▶ [What this task involves]:
Look below for the line containing "Turn this picture"; from there through the line containing "bottom_rail_overlap = 0.0165", both lines included, please set down each line exactly and nothing else.

[Begin]

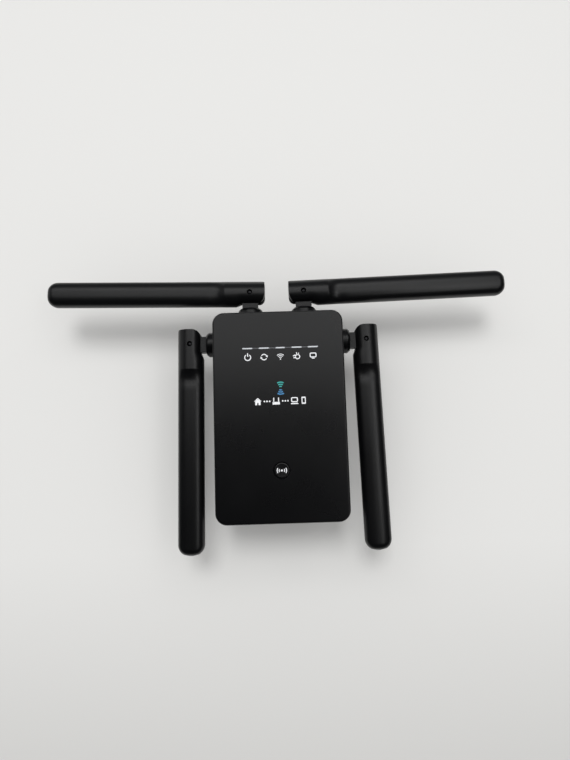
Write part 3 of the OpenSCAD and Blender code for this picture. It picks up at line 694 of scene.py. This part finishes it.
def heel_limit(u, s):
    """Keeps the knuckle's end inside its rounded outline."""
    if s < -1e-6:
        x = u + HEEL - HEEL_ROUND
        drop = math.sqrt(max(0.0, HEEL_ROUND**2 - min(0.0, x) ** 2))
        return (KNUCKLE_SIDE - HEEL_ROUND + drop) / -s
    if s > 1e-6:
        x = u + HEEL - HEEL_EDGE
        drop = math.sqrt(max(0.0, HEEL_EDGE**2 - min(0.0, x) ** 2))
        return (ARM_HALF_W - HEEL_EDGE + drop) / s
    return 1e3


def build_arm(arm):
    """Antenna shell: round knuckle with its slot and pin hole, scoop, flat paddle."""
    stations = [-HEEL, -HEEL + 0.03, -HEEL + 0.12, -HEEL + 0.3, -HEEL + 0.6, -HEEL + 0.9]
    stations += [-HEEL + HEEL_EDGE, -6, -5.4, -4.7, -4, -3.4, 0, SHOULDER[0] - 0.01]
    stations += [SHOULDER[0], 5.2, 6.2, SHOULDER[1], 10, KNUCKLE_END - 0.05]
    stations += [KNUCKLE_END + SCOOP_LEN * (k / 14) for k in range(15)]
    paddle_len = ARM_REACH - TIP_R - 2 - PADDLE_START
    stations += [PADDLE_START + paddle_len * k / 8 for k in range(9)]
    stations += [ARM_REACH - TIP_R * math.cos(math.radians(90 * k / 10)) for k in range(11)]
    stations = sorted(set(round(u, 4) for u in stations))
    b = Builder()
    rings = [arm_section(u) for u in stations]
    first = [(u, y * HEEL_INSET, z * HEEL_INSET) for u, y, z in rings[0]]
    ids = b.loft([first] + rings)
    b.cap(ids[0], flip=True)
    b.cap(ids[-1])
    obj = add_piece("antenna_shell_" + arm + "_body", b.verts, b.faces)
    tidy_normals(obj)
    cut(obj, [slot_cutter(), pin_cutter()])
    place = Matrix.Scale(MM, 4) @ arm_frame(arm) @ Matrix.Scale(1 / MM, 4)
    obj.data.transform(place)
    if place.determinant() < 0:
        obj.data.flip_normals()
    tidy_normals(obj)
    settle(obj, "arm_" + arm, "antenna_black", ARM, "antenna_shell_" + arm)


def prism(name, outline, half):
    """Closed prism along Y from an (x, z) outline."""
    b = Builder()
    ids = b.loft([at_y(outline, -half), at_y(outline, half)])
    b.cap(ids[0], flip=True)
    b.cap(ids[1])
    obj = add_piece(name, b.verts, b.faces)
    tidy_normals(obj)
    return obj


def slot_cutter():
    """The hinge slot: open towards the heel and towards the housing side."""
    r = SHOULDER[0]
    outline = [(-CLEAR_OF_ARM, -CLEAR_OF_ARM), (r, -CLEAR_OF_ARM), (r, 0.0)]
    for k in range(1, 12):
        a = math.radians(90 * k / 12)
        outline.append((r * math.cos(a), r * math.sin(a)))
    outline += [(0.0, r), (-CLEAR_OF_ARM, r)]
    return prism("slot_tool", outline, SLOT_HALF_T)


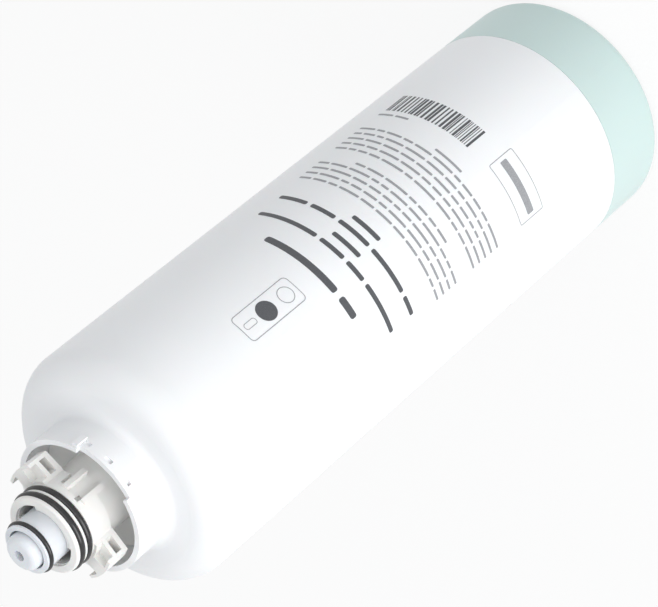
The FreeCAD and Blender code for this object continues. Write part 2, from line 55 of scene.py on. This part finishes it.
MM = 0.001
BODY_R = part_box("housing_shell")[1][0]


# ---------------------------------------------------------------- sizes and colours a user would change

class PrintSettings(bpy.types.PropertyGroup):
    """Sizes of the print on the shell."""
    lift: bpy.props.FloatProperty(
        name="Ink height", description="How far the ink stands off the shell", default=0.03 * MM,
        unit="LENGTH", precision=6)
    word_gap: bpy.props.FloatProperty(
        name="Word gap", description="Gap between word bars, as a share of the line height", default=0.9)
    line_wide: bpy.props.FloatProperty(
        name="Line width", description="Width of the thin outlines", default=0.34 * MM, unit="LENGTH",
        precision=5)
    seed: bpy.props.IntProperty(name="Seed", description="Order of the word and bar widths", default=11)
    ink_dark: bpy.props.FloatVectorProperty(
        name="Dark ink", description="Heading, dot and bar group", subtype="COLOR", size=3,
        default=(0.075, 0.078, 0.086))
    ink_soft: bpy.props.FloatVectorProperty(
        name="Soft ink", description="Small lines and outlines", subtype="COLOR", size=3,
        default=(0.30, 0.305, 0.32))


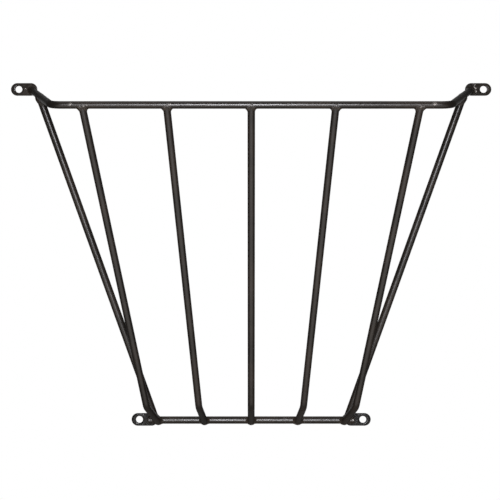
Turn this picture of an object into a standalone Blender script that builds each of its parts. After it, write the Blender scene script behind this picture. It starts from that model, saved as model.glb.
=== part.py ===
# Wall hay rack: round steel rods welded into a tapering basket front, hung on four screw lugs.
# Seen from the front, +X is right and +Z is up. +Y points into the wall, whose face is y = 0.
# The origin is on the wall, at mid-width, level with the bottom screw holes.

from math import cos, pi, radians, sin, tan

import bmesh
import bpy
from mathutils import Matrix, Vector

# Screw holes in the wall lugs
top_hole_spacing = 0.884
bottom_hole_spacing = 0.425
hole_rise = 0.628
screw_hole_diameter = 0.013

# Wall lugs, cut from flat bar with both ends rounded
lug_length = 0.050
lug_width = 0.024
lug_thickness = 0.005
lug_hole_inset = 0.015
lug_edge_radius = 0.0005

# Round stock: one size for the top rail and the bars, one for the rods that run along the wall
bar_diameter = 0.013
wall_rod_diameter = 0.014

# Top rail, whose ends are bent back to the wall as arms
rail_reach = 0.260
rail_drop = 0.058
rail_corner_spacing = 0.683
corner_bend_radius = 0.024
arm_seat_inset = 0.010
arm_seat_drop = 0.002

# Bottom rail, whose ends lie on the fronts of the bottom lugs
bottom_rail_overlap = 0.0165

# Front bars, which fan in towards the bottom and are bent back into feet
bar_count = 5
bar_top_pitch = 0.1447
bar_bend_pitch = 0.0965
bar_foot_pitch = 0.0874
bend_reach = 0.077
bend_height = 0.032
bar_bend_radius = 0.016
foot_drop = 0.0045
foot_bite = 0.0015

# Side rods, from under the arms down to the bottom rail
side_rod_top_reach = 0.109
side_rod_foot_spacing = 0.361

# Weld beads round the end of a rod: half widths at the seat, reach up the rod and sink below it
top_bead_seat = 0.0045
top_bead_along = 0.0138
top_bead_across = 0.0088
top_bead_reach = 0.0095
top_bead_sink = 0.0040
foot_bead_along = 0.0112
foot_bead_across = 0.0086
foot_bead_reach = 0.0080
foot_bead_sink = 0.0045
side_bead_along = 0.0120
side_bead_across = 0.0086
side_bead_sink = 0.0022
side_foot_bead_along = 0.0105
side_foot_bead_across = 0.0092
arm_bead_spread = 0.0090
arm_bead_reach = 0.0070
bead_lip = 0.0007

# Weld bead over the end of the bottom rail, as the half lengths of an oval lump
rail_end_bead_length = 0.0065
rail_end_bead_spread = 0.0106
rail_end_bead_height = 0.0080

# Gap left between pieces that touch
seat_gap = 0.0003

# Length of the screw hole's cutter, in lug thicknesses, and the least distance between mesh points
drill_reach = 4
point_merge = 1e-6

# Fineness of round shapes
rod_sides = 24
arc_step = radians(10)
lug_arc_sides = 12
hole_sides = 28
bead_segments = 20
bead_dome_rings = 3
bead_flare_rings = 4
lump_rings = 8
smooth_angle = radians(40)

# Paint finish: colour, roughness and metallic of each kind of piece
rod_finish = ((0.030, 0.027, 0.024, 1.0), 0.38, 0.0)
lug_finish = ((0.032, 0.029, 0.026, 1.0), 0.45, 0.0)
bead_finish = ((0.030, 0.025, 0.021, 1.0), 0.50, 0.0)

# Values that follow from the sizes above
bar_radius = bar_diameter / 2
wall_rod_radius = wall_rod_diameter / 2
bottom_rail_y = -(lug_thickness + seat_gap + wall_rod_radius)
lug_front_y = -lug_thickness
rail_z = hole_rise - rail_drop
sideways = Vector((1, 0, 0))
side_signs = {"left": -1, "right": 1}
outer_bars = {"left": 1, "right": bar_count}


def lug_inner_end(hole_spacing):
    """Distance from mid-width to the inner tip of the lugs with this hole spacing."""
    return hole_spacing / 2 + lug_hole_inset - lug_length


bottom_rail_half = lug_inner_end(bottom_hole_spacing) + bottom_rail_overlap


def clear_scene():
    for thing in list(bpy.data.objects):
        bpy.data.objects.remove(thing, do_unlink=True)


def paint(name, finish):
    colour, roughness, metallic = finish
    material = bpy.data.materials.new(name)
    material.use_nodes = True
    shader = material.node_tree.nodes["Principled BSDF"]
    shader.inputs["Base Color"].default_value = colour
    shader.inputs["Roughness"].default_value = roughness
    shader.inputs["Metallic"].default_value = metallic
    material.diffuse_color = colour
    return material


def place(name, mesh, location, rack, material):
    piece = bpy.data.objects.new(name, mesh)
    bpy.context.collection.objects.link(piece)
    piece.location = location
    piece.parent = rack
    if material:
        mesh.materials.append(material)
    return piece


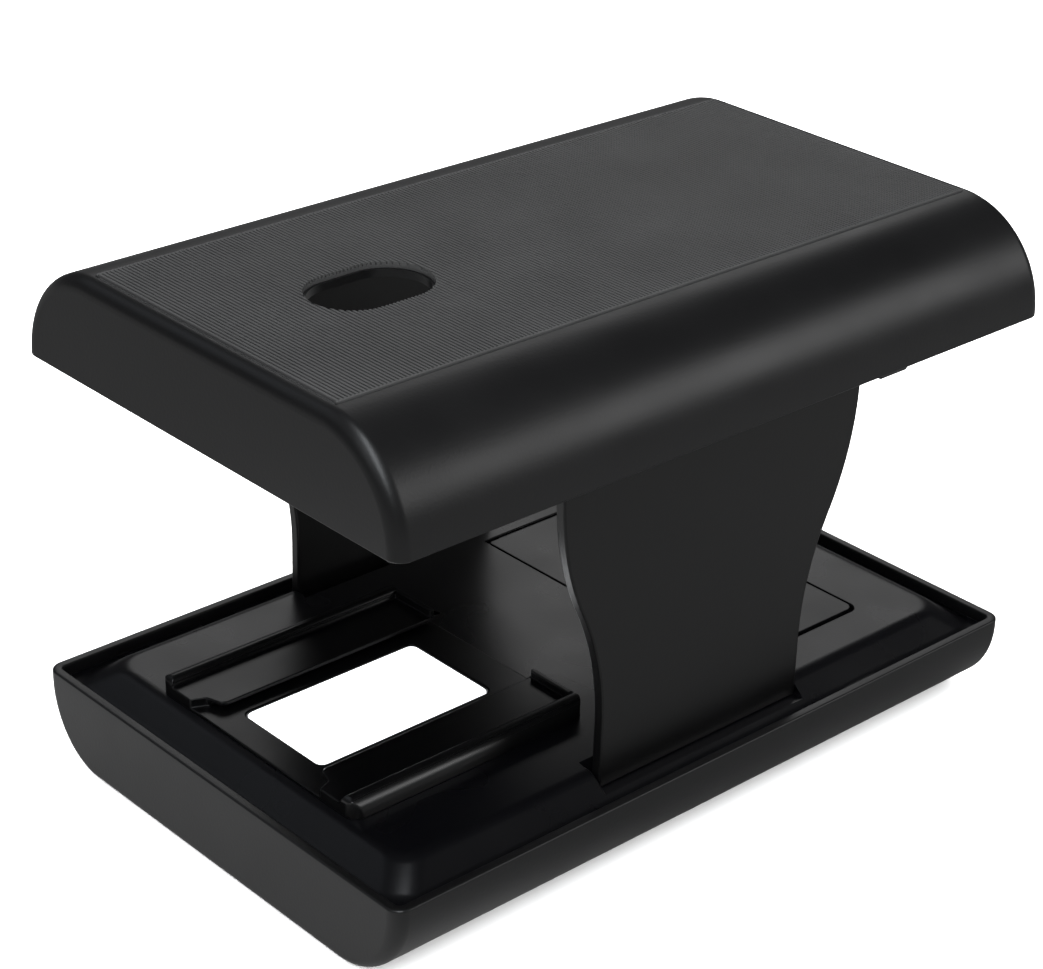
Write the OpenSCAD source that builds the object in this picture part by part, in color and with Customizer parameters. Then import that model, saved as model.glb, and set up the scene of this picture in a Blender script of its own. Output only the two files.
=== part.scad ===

[End]

▶ [Answer to the problem]:
Turn this picture of an object into a standalone Blender script that builds each of its parts. After it, write the Blender scene script behind this picture. It starts from that model, saved as model.glb.
=== part.py ===
# Wall hay rack: round steel rods welded into a tapering basket front, hung on four screw lugs.
# Seen from the front, +X is right and +Z is up. +Y points into the wall, whose face is y = 0.
# The origin is on the wall, at mid-width, level with the bottom screw holes.

from math import cos, pi, radians, sin, tan

import bmesh
import bpy
from mathutils import Matrix, Vector

# Screw holes in the wall lugs
top_hole_spacing = 0.884
bottom_hole_spacing = 0.425
hole_rise = 0.628
screw_hole_diameter = 0.013

# Wall lugs, cut from flat bar with both ends rounded
lug_length = 0.050
lug_width = 0.024
lug_thickness = 0.005
lug_hole_inset = 0.015
lug_edge_radius = 0.0005

# Round stock: one size for the top rail and the bars, one for the rods that run along the wall
bar_diameter = 0.013
wall_rod_diameter = 0.014

# Top rail, whose ends are bent back to the wall as arms
rail_reach = 0.260
rail_drop = 0.058
rail_corner_spacing = 0.683
corner_bend_radius = 0.024
arm_seat_inset = 0.010
arm_seat_drop = 0.002

# Bottom rail, whose ends lie on the fronts of the bottom lugs
bottom_rail_overlap = 0.0165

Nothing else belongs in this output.